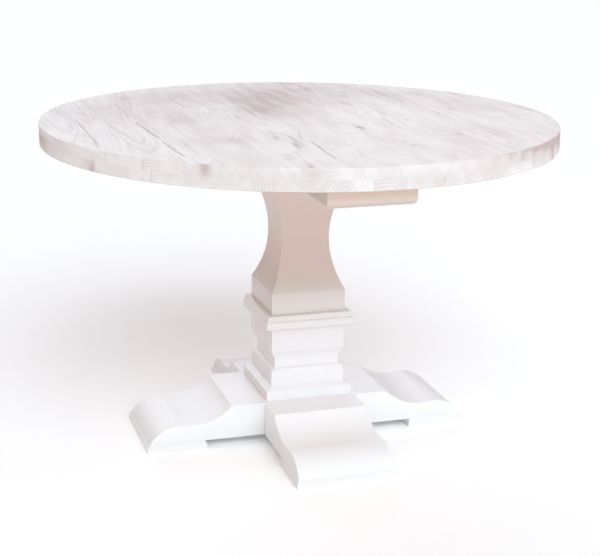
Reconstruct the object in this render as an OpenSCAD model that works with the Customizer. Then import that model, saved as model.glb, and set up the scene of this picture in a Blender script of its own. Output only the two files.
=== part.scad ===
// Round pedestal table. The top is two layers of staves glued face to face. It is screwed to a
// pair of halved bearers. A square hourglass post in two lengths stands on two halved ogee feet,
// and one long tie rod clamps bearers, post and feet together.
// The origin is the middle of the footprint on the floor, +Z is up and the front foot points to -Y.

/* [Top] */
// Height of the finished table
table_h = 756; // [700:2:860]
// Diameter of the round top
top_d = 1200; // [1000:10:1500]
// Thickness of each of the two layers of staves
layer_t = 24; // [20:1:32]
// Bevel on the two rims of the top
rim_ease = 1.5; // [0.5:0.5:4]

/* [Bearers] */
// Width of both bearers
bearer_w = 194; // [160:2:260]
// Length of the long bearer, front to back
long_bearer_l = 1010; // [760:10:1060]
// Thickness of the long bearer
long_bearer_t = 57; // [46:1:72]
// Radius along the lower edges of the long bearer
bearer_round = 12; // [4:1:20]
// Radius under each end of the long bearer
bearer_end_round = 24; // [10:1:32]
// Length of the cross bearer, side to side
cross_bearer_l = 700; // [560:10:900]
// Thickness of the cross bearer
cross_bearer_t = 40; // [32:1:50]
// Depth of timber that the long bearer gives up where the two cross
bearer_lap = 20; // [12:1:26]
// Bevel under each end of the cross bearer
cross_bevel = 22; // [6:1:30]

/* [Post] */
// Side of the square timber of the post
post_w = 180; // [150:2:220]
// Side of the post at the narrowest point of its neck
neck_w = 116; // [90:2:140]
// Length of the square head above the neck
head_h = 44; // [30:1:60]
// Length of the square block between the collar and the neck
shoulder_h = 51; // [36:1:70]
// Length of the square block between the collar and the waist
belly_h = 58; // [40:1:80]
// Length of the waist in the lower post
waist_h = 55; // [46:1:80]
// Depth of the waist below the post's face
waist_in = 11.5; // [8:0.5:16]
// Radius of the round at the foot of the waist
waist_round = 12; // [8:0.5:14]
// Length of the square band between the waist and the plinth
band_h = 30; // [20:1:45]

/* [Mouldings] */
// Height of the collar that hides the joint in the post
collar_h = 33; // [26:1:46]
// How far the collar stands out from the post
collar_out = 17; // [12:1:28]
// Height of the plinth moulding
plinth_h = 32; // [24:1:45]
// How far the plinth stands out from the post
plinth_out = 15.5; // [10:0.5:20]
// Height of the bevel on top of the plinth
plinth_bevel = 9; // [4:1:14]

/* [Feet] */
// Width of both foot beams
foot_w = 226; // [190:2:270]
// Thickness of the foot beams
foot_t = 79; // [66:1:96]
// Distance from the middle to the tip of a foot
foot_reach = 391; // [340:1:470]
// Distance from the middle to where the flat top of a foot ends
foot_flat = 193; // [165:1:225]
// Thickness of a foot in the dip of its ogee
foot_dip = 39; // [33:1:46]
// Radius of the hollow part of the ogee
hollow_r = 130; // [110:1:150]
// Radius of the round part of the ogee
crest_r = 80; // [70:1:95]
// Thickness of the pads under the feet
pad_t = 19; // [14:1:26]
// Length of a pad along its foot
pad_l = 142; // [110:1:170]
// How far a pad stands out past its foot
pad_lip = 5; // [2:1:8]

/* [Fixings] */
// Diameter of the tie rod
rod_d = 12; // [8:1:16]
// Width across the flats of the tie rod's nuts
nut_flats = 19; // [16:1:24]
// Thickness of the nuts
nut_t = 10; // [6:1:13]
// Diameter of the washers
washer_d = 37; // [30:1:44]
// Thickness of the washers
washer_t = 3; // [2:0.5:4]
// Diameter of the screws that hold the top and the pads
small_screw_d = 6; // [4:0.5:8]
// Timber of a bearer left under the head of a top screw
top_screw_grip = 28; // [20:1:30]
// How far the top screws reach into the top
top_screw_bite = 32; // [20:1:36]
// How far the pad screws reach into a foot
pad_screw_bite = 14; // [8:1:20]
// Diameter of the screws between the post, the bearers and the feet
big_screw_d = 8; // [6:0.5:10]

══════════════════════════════

__What the exercise asks__: Lines from the start of the material above through the line containing "points to -Y." are to be duplicated exactly, and only those.

__Answer to this task__:
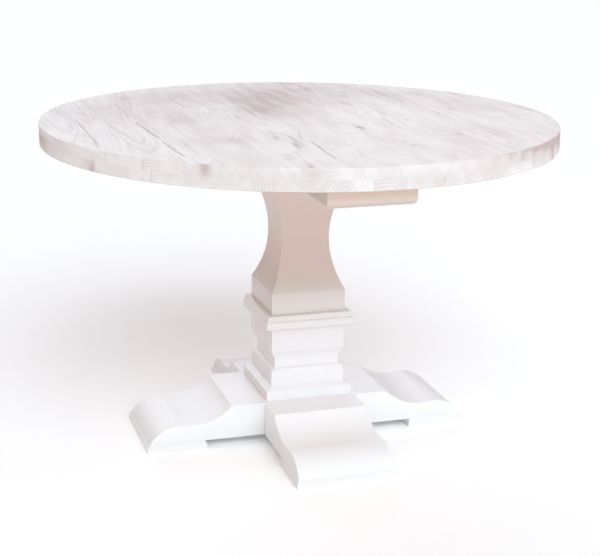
Reconstruct the object in this render as an OpenSCAD model that works with the Customizer. Then import that model, saved as model.glb, and set up the scene of this picture in a Blender script of its own. Output only the two files.
=== part.scad ===
// Round pedestal table. The top is two layers of staves glued face to face. It is screwed to a
// pair of halved bearers. A square hourglass post in two lengths stands on two halved ogee feet,
// and one long tie rod clamps bearers, post and feet together.
// The origin is the middle of the footprint on the floor, +Z is up and the front foot points to -Y.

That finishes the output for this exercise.